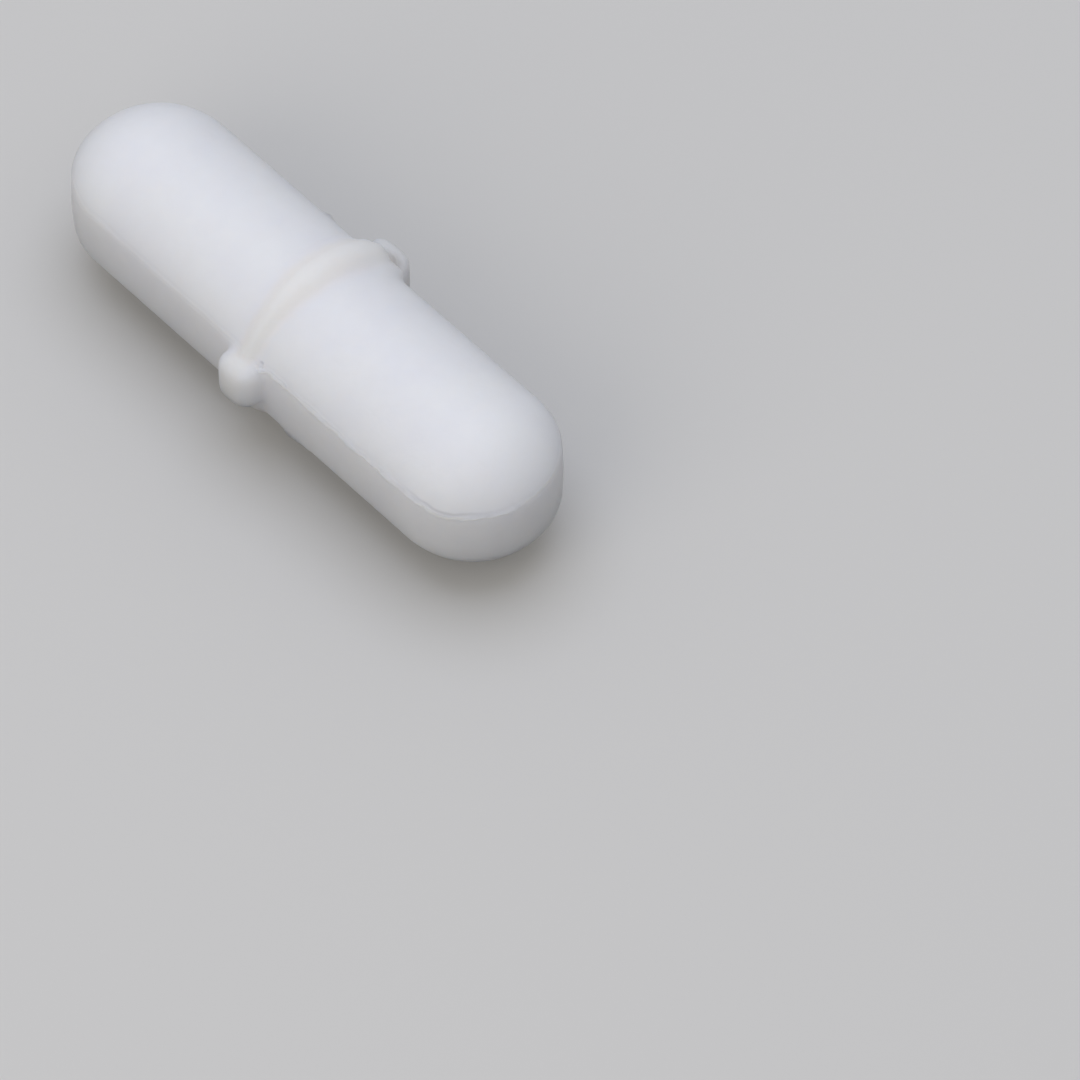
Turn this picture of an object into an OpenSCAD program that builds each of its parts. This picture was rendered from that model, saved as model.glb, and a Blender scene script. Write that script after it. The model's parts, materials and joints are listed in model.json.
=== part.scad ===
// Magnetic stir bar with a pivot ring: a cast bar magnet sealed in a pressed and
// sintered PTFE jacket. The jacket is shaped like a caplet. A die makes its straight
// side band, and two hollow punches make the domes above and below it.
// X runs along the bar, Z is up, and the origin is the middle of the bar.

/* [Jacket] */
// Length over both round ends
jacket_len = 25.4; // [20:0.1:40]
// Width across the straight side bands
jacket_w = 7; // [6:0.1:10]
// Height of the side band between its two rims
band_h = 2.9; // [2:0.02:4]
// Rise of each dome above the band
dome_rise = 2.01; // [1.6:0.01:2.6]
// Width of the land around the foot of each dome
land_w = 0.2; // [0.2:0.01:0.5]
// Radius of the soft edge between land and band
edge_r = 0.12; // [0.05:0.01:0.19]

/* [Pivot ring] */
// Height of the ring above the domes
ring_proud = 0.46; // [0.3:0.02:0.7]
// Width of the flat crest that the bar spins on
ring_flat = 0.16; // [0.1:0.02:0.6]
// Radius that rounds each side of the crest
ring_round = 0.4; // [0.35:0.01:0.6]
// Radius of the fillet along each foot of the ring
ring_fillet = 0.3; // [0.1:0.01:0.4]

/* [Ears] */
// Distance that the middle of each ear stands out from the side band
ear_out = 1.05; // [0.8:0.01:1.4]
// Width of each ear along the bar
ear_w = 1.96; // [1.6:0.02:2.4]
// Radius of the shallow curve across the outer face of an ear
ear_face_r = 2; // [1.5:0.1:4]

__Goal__
Say how many lines of the data hold the string "from". Reply with the number alone.

__Response to the exercise__
2